Cette procédure est bien plus rigoureuse depuis l’ordonnance de 1670. Elle eût été plus douce, si le plus grand nombre des commissaires eût pensé comme M. de Lamoignon.

Le parlement de Toulouse a un usage bien singulier dans les preuves par témoins. On admet ailleurs des demi-preuves, qui au fond ne sont que des doutes : car on sait qu’il n’y a point de demi-vérités ; mais à Toulouse on admet des quarts et des huitièmes de preuves.
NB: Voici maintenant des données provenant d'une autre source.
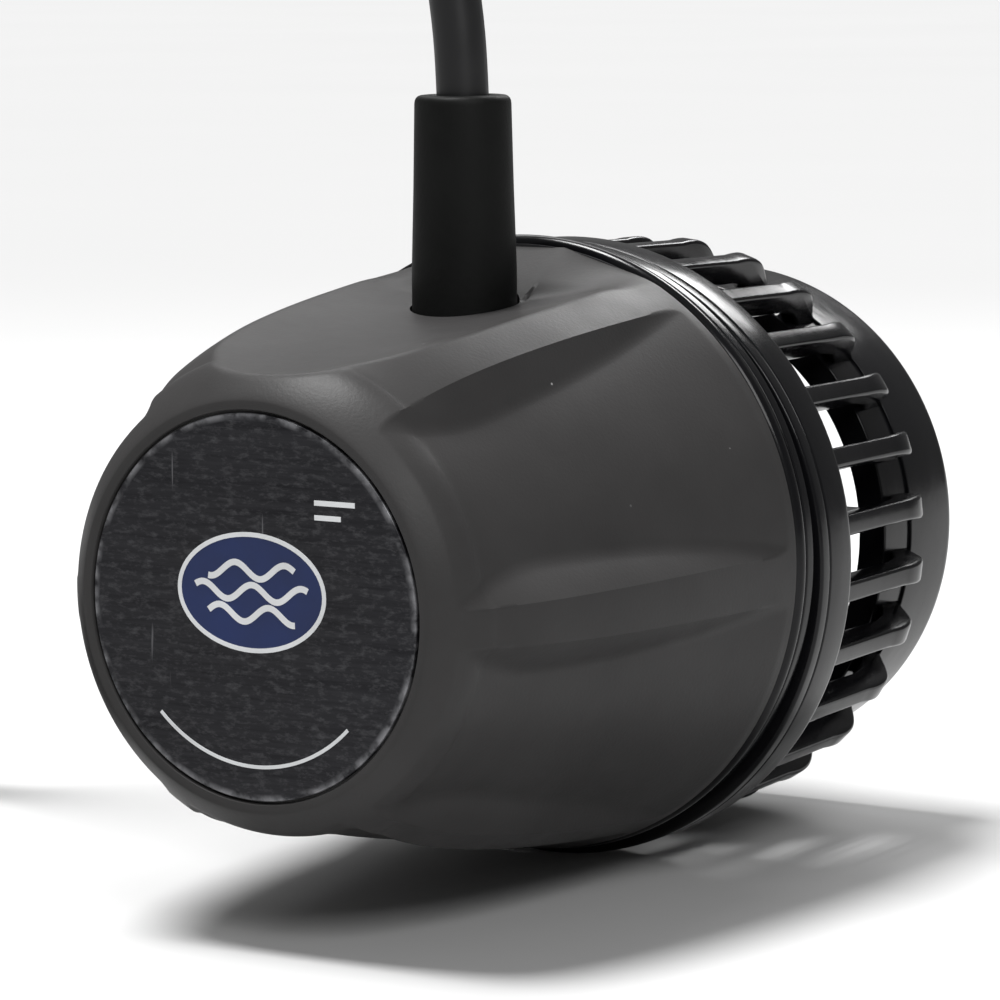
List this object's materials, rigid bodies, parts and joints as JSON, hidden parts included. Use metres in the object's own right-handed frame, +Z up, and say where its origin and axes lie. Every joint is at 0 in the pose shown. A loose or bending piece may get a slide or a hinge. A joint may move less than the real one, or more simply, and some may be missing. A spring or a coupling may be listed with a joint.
{
  "type": "wave maker pump",
  "caption": "Magnet-coupled aquarium wave maker: a dry motor with a cord outside the glass turns a caged propeller inside it.",
  "frame": {"origin": "where the motor's axis meets the pane of glass, at the face of the rubber pads", "axes": "+Y along the pump's axis from the dry motor into the water, +Z up along the cord's exit, +X to the right seen from the motor"},
  "size_m": [0.1649, 0.1201, 0.1335],
  "materials": {
    "housing_plastic": "fine satin moulding",
    "badge_metal": "brushed, dark",
    "gloss_black": "polished",
    "soft_rubber": "matt",
    "cord_jacket": "smooth PVC",
    "tie_strap": "hook and loop strap",
    "connector_plastic": "moulded",
    "nickel": "nickel plated",
    "gold_contact": "plated",
    "steel": "ground",
    "cast_alloy": "turned",
    "stator_iron": "laminated",
    "copper": "enamelled copper wire",
    "board_green": "solder resist",
    "chip_black": "moulded",
    "lead_insulation": "smooth",
    "ceramic": "ground ceramic",
    "shaft_ceramic": "ground ceramic",
    "propeller_plastic": "moulded"
  },
  "bodies": {
    "dry_side": {"motor_housing": "housing_plastic", "badge_plate": "badge_metal", "face_cover": "gloss_black", "cover_gasket": "soft_rubber", "cover_screws": "steel", "dry_pads": "soft_rubber", "strain_relief": "soft_rubber", "cord": "cord_jacket", "cord_coil": "cord_jacket", "cord_tie": "tie_strap", "connector_relief": "connector_plastic", "connector_body": "connector_plastic", "connector_sleeve": "nickel", "connector_pins": "gold_contact", "bearing_tube": "cast_alloy", "tube_screws": "steel", "rear_bearing": "steel", "front_bearing": "steel", "stator_core": "stator_iron", "stator_windings": "copper", "circuit_board": "board_green", "board_parts": "chip_black", "motor_leads": "lead_insulation"},
    "motor_rotor": {"rotor_shaft": "steel", "shaft_clip": "steel", "rotor_bell": "steel", "bell_magnets": "nickel", "drive_disc": "steel", "drive_magnets": "nickel"},
    "wet_side": {"wet_base": "gloss_black", "wet_pads": "soft_rubber", "rear_bushing": "ceramic", "thrust_washer": "ceramic"},
    "propeller_set": {"magnet_carrier": "propeller_plastic", "carrier_plate": "steel", "carrier_magnets": "nickel", "propeller_shaft": "shaft_ceramic", "propeller": "propeller_plastic", "propeller_nut": "steel"},
    "cage": {"cage_flange": "gloss_black", "cage_ribs": "gloss_black", "outlet_ring": "gloss_black", "outlet_spider": "gloss_black", "front_bushing": "ceramic"}
  },
  "joints": [
    {"name": "rotor_spin", "type": "hinge", "parent": "dry_side", "child": "motor_rotor", "pos_m": [0, 0, 0], "axis": [0, 1, 0], "continuous": true},
    {"name": "glass_gap", "type": "slide", "parent": "dry_side", "child": "wet_side", "axis": [0, 1, 0], "range_m": [0, 0.01], "stiffness_N_per_m": 100, "springref_m": -0.02},
    {"name": "propeller_spin", "type": "hinge", "parent": "wet_side", "child": "propeller_set", "pos_m": [0, 0, -0.001], "axis": [0, 1, 0], "continuous": true},
    {"name": "cage_twist", "type": "hinge", "parent": "wet_side", "child": "cage", "pos_m": [0, 0, -0.001], "axis": [0, 1, 0], "range_deg": [0, 15]}
  ],
  "couplings": [
    {"joint": "propeller_spin", "follows": "rotor_spin", "ratio": 1}
  ]
}
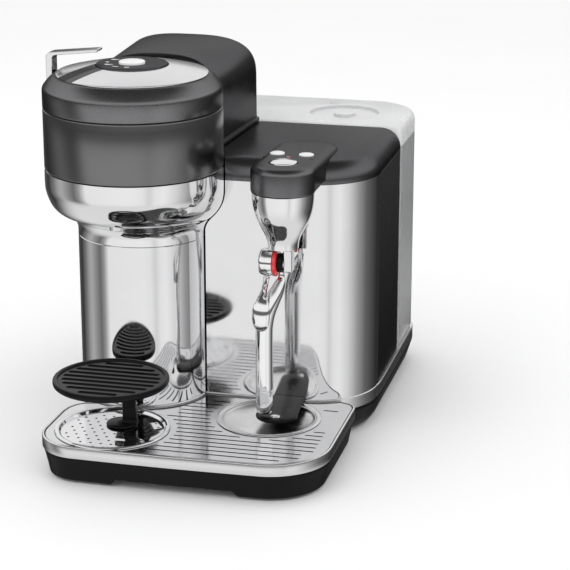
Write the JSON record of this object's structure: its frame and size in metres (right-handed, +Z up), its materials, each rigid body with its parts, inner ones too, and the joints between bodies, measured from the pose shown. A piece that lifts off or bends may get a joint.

On y peut regarder, par exemple, un ouï-dire comme un quart, un autre ouï-dire plus vague comme un huitième ; de sorte que huit rumeurs qui ne sont qu’un écho d’un bruit mal fondé peuvent devenir une preuve complète ; et c’est à peu près sur ce principe que Jean Calas fut condamné à la roue[10]. Les lois romaines exigeaient des preuves luce meridiana clariores.



  1. Plusieurs alinéas de ce paragraphe ont été reproduits par Voltaire, en 1769, dans le chapitre xiii du Précis du Siècle de Louis XV ; voyez tome XV, p. 423, 424, 425, 426 ; et, en 1771, dans l’article Criminel des Questions sur l’Encyclopédie ; voyez tome XVIII, page 280.
  2. Aujourd’hui la législation est uniforme en France.
  3. Voyez Bornier, titre vi, article ii, des Informations. (Note de Voltaire.)
  4. Qui est de 1667.
  5. Qui est de 1670.
  6. Cette disposition et beaucoup d’autres non moins révoltantes ont été conservées dans le Code d’Instruction criminelle, qui est de 1808, mais ne peuvent être longtemps encore maintenues. 1831. (B.)
  7. Et, si besoin est, confrontez, dit l’ordonnance de 1670, titre xv, article Ier. (Note de Voltaire.)
  8. Digest., loi I, lib. XLIX, tit. xvii, de Requirendis vel Absentibus damnandis ; et loi V, lib. XLVIII, tit. xix, de Pœnis. (Note de Voltaire.)
  9. Procès-verbal de l’ordonnance, page 163. (id.)
  10. Voyez tome XXIV, pages 365-408 ; et dans le présent volume, page 18.